At one time a football stadium meant a big, white doughnut-shaped thing surrounded by parking lots. Do you think you’ve helped usher in a new attitude?
For the longest time, stadiums, ballparks, and arenas were very practical things that were more of a technical accomplishment. Can we get all the seats to where they can see the field? Can we get people out of the building safely if there’s an emergency? To a certain extent, the revenue streams for sports only supported that kind of structure. In the last 30, 40 years, the amount of events held in these facilities has increased dramatically—that increases the revenue if we design the facilities correctly. But you’ve got to be careful patting yourself on that back with each building, because you always got to do better the next time.
I can tell one of your driving forces is betterment. Partly because your stadiums contain a lot of firsts, especially when it comes to technology. Why is that important to you?
As exciting as it can be to be with 70,000 other fans, it also can put you not so close to the game itself. What we do with video technology—especially with high-definition video boards—is present a perspective of the game to every spectator, which really no one, even on the sidelines, has. The replay and 3-D technology features individual events from all different angles simultaneously. It changes the experience, just completely changes it, so you really feel like you’re more aware of what goes on in the field.
You’re integrating the largest-ever ethylene tetrafluoroethylene roof in the Vikings Stadium design. What will that be like?

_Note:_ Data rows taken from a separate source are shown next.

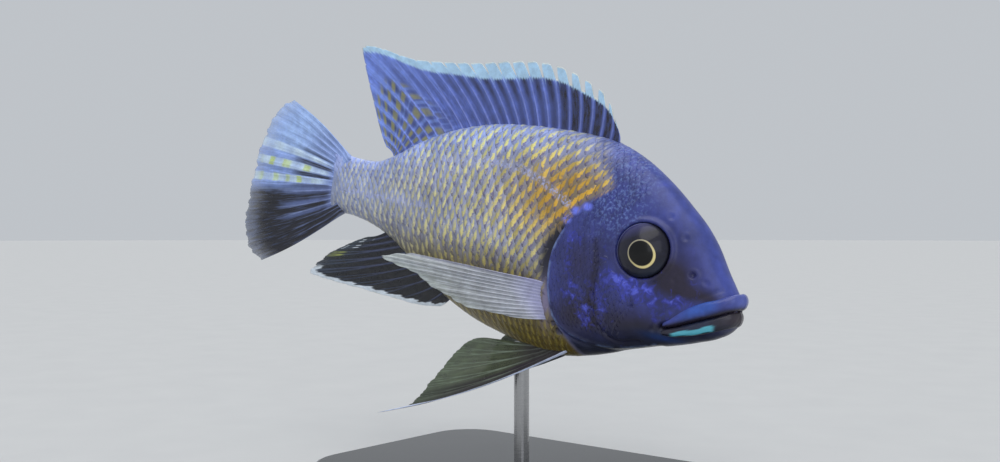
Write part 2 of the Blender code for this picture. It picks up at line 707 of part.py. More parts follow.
def make_fins(clearance):
    """Every fin with its material, each cut back to the skin that it grows from."""
    web = material("blue_fin_web", (0.18, 0.22, 0.48), 0.45)
    dark_web = material("black_fin_web", (0.04, 0.05, 0.08), 0.45)
    pale_web = material("pale_fin_web", (0.45, 0.46, 0.55), 0.45)
    dorsal = fin_plate("dorsal_fin", dorsal_root, dorsal_tip, dorsal_bow, DORSAL_RAYS, DORSAL_NOTCH)
    caudal = fin_plate("caudal_fin", in_plane(CAUDAL_ROOT), in_plane(CAUDAL_TIPS), caudal_bow, CAUDAL_RAYS,
                       CAUDAL_NOTCH, CAUDAL_ROOT_THICK)
    anal = fin_plate("anal_fin", anal_root, anal_tip, anal_bow, ANAL_RAYS, ANAL_NOTCH)
    fins = [(dorsal, web), (caudal, web), (anal, dark_web)]
    for side, word in ((-1, "right"), (1, "left")):
        fin = fin_plate(f"pectoral_fin_{word}", *pectoral(side), PECTORAL_RAYS, PECTORAL_NOTCH)
        fins.append((fin, pale_web))
        fin = fin_plate(f"pelvic_fin_{word}", *pelvic(side), PELVIC_RAYS, PELVIC_NOTCH)
        fins.append((fin, dark_web))
    for fin, _ in fins:
        combine(fin, "DIFFERENCE", clearance)
    return fins


def make_stand(belly_cutter):
    """A flat base with rounded corners, and one rod up to the belly."""
    length, width, height = BASE_SIZE
    mesh = bmesh.new()
    bmesh.ops.create_cube(mesh, size=1.0)
    bmesh.ops.transform(mesh, matrix=Matrix.Diagonal((length, width, height, 1.0)), verts=mesh.verts)
    bmesh.ops.translate(mesh, vec=(0, 0, height / 2), verts=mesh.verts)
    corners = [e for e in mesh.edges if abs(e.verts[0].co.z - e.verts[1].co.z) > height / 2]
    bevel = {"profile": 0.5, "affect": "EDGES", "material": -1}
    bmesh.ops.bevel(mesh, geom=corners, offset=BASE_CORNER, segments=6, **bevel)
    rim = [e for e in mesh.edges if min(v.co.z for v in e.verts) > height * 0.99]
    bmesh.ops.bevel(mesh, geom=rim, offset=BASE_EDGE, segments=2, **bevel)
    base = new_object("stand_base", mesh)
    rod_x = (MIDDLE - ROD_AT) * BODY_LENGTH
    foot, top = height + GAP, AXIS_HEIGHT
    mesh = bmesh.new()
    bmesh.ops.create_cone(mesh, segments=20, radius1=ROD_RADIUS, radius2=ROD_RADIUS, depth=top - foot,
                          cap_ends=True)
    bmesh.ops.translate(mesh, vec=(rod_x, 0, (top + foot) / 2), verts=mesh.verts)
    rod = new_object("stand_rod", mesh)
    combine(rod, "DIFFERENCE", belly_cutter)
    return base, rod


def main():
    for thing in list(bpy.data.objects):
        bpy.data.objects.remove(thing)

    pose = bpy.data.objects.new("swimming_pose", None)
    pose.location = (0.0, 0.0, AXIS_HEIGHT)
    pose.rotation_euler = (0.0, math.radians(NOSE_DOWN), 0.0)
    bpy.context.scene.collection.objects.link(pose)

    skin = material("blue_head_skin", (0.17, 0.18, 0.34), 0.40)
    gold = material("gold_flank", (0.42, 0.33, 0.12), 0.42)
    gill_front = shifted(gill_line(), -GAP / 2)
    head, jaw = make_head_and_jaw(gill_front)
    covers = make_gill_covers(head, gill_front)
    eyes = make_eyes_and_nostrils(head)
    lips = make_lips(head, jaw)
    flanks = make_torso_and_stalk()
    tail_end = 1.0 + GAP / BODY_LENGTH
    clearance = body_length_of(CLEAR_RINGS + [tail_end], CLEAR_AROUND, "clearance", grow=CLEAR_GROW)
    as_helper(clearance)
    fins = make_fins(clearance)
    for thing in (head, jaw, *covers):
        finish(thing, skin, pose)
    for thing in flanks:
        finish(thing, gold, pose)
    for thing in lips:
        finish(thing, material("blue_lip", (0.10, 0.16, 0.48), 0.35), pose)
    for thing in eyes:
        finish(thing, material("dark_eye", (0.02, 0.02, 0.03), 0.10), pose)
    for thing, web in fins:
        finish(thing, web, pose, smooth_angle=60)

    # The rod is cut back to the belly as it lies in the pose
    clearance.parent = pose
    bpy.context.view_layer.update()
    base, rod = make_stand(clearance)
    finish(base, material("black_acrylic", (0.03, 0.03, 0.035), 0.35), None)
    finish(rod, material("steel_rod", (0.60, 0.60, 0.62), 0.30, 1.0), None)
    remove(clearance)


main()
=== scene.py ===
# %% [markdown]
# # A peacock cichlid, life size, on a display stand
# A museum shows a fish as a painted cast, held on a rod over a plain base. This script dresses the
# plain solids of that cast: a skin with a relief, scales, clear eyes, lips and rayed fins.
# It starts by loading the solids, which say where everything is and how large it is.

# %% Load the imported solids
import math

import bmesh
import bpy
import numpy as np
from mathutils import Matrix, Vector


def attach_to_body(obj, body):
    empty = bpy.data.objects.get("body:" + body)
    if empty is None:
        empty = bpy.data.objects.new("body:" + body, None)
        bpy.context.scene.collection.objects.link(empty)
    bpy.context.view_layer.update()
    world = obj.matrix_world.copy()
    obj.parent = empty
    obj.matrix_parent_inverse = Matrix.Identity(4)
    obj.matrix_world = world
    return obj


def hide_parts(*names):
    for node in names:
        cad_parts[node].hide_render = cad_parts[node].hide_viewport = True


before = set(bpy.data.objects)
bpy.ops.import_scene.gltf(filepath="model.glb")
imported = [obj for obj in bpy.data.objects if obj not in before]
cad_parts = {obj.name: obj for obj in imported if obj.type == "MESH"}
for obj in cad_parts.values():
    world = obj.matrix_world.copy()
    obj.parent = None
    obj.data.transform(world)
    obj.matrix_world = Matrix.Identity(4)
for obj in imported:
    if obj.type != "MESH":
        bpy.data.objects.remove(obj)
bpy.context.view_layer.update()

# %% [markdown]
# ## The camera
# The photo was taken level with the fish, from its right front, so the near head looks large and the
# tail runs away from us. Setting the camera first means that every later render can be held against
# the photo. The focal length is given in pixels of the photo, because that is what a fit to it gives.

# %% Set the camera where the photo was taken from
PHOTO_WIDTH = 1000  # pixels
FOCAL_LENGTH = 1050  # in the same pixels
CAMERA_AT = (0.12417, -0.16281, 0.0516)
CAMERA_TURN = 39.605  # degrees to the left of looking along +Y

camera = bpy.data.objects.new("camera", bpy.data.cameras.new("camera"))
camera.data.sensor_width = 36.0
camera.data.lens = camera.data.sensor_width * FOCAL_LENGTH / PHOTO_WIDTH
camera.data.clip_start = 0.005
camera.location = CAMERA_AT
camera.rotation_euler = (math.radians(90), 0, math.radians(CAMERA_TURN))
bpy.context.scene.collection.objects.link(camera)
bpy.context.scene.camera = camera
print("lens", round(camera.data.lens, 1), "mm")

# %% [markdown]
# ## The measures of the fish
# The fish is laid out straight first: u runs from the snout (0) to the tail base (1), y is the side
# and z the height, all as shares of the body length. A few points give each outline, and a smooth
# curve runs through them. These are the same measures that the solids were made from, so whatever
# is built on them meets the solids without any fitting.

# %% Name the measures
BODY_LENGTH = 0.100  # metres
NOSE_DOWN = 12.5  # degrees
TAIL_BEND = 8.0
BEND_START = 0.35
BEND_POWER = 1.3
MIDDLE = 0.45
AXIS_HEIGHT = 0.050
MM = 0.001
COAT = 0.20 * MM  # how deep the skin lies under the tips of the scales

BACK = [(0.010, -0.012), (0.024, 0.004), (0.048, 0.034), (0.080, 0.078), (0.100, 0.099), (0.141, 0.131),
        (0.188, 0.163), (0.261, 0.200), (0.312, 0.215), (0.380, 0.220), (0.443, 0.219), (0.529, 0.214),
        (0.618, 0.201), (0.725, 0.168), (0.796, 0.134), (0.850, 0.100), (0.900, 0.075), (0.950, 0.070),
        (1.000, 0.072)]
BELLY = [(0.010, -0.054), (0.020, -0.068), (0.040, -0.084), (0.074, -0.101), (0.165, -0.138), (0.228, -0.164),
         (0.286, -0.188), (0.342, -0.205), (0.407, -0.211), (0.484, -0.207), (0.590, -0.192), (0.644, -0.176),
         (0.728, -0.138), (0.830, -0.086), (0.900, -0.066), (0.960, -0.060), (1.000, -0.062)]
HALF_WIDTH = [(0.010, 0.017), (0.024, 0.030), (0.060, 0.043), (0.100, 0.053), (0.150, 0.065), (0.200, 0.073),
              (0.270, 0.082), (0.350, 0.088), (0.450, 0.087), (0.550, 0.079), (0.650, 0.065), (0.750, 0.049),
              (0.850, 0.034), (0.930, 0.025), (1.000, 0.018)]
WIDEST_AT = [(0.010, -0.034), (0.100, -0.050), (0.200, -0.040), (0.350, -0.020), (0.500, 0.000),
             (1.000, 0.004)]
TOP_ROUNDNESS = [(0.000, 2.2), (0.200, 2.0), (0.400, 1.8), (0.800, 1.8), (1.000, 2.2)]
BELLY_ROUNDNESS = 2.1
SIDE_ROUNDNESS = 2.15

# %% Turn lists of points into smooth curves


def curve(points):
    """A smooth line through points, as a function of the first number of each."""
    rows = np.array(points, float)
    x, y = rows[:, 0], rows[:, 1:]
    step = np.diff(x)[:, None]
    rise = np.diff(y, axis=0) / step
    inner = (rise[1:] * step[:-1] + rise[:-1] * step[1:]) / (step[1:] + step[:-1])
    slope = np.concatenate([rise[:1], inner, rise[-1:]])

    def at(value):
        value = np.asarray(value, float)
        i = np.clip(np.searchsorted(x, value) - 1, 0, len(x) - 2)
        h = (x[i + 1] - x[i])[..., None]
        t = np.clip((value - x[i])[..., None] / h, 0.0, 1.0)
        a, b = 2 * t**3 - 3 * t**2 + 1, t**3 - 2 * t**2 + t
        c, d = 3 * t**2 - 2 * t**3, t**3 - t**2
        found = a * y[i] + b * h * slope[i] + c * y[i + 1] + d * h * slope[i + 1]
        return found[..., 0] if found.shape[-1] == 1 else found

    return at


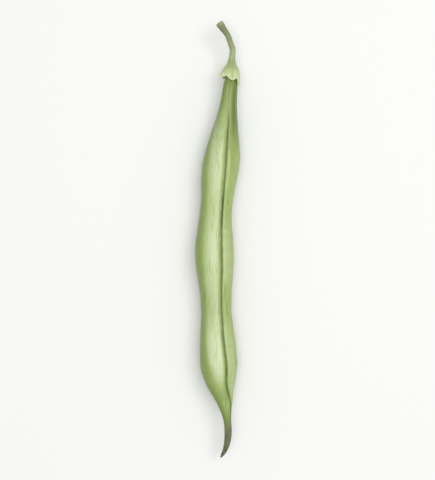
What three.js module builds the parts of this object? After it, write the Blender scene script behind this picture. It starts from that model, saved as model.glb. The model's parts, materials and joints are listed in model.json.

We think it’s going to be phenomenal. It’s a material that’s had a lot of research, development, and use. The reason we ultimately decided on it is that it performed the best for us in the climate of Minneapolis, instead of spending a lot of money on a retractable roof we weren’t certain we could operate a significant chunk of the year, because you can’t operate one under certain wind, cold, and snow conditions. Without really thinking about it, we presented the idea and said, “We think clear is the new retractable.” You know, the retractable roof thing has been going on for quite a while, and it’s really debatable how practical it is. Everyone thinks they need one because other teams have them. But the clear roof really gives huge advantages and none of the downside. You literally feel like you’re playing outdoors all the time.
What are some other unique aspects about the design?
The structural system itself is pretty extraordinary. Almost every building I’ve done so far has either a twin or two pair super-truss, or monumental arches. Although our structures look totally different in concept, they’re similar in this way—and most buildings do have a twin super-truss system. On Vikings, we figured out a way to use a single super-truss, which provided an enormous amount of efficiency. It’s arranged asymmetrically along the northern sideline, which allowed us to get a huge roof expanse on the south. It’s a major contributor to the building’s iconic formal look, the real edgy look.
Did the Vikings come to you and say they wanted that angular aesthetic?
The Vikings were very comfortable with a modern aesthetic. So we didn’t have to ask ourselves if we needed to go in a historicist direction. We developed the look of the building in response to a host of things. There is a history of significant civic structures being done in a modern, progressive way in Minneapolis, including the building we rolled out the stadium design in, the Guthrie Theater, by Jean Nouvel. That lead us in the right direction, and with the rest of the building we responded to climate, which is for us the most meaningful kind of sustainability. For example, the east-west slope of the roof ensured it did not retain snow. The pure aesthetics, like the angular forms on the side, allowed us to do something functional: create some parts of the building to back up services and interior environments against, and then create glass concourse areas opening up to the exterior. We did it in an abstract way, and people see what they want to see there—nautical things, references to Nordic, Scandinavian culture.
With these big structures, people always see something. “Hey, it’s a UFO!” or “an iceberg!” How do you deal with that as the architect?
Well you always want positive connotations. If you’re good at what you do, you’re creating an abstract enough form and not projecting a literal likeness. That’s where things can get risky and, frankly, sophomoric. What you want to do is evoke the character. When you create an original form, there’s an original thought behind it—that keeps you from being too cartoonish.
How did you start making these mega-event structures? It’s such a specific profession. How did you get interested in it?
I was working for a firm in Chicago that did a lot of work with HOK, and around 1989 I had a job opportunity in the sports office of HOK. I got to work on a new, national stadium in Hong Kong, which was the first design project where I authored the whole facility. It won a national AIA award, which was kind of nice. I grew up in Dallas, and had a lot of friends in HKS. HKS decided it wanted to be in the sports practice, and I came to work here and we started our sports practice in 1992.
I take it you’re a sports fan. Do you integrate your memories or interests into your work?
I am a sports fan to some degree, but not the most vehement fan. I actually love the structures themselves, more than the actual sport. That gives me a pretty unique perspective of things. Being a giant sports fan does not make you a good architect. I’ve always been more interested in architecture and doing something that creates a furtherance of thinking in our profession—I think that’s probably the highest thing you can ever aspire to do.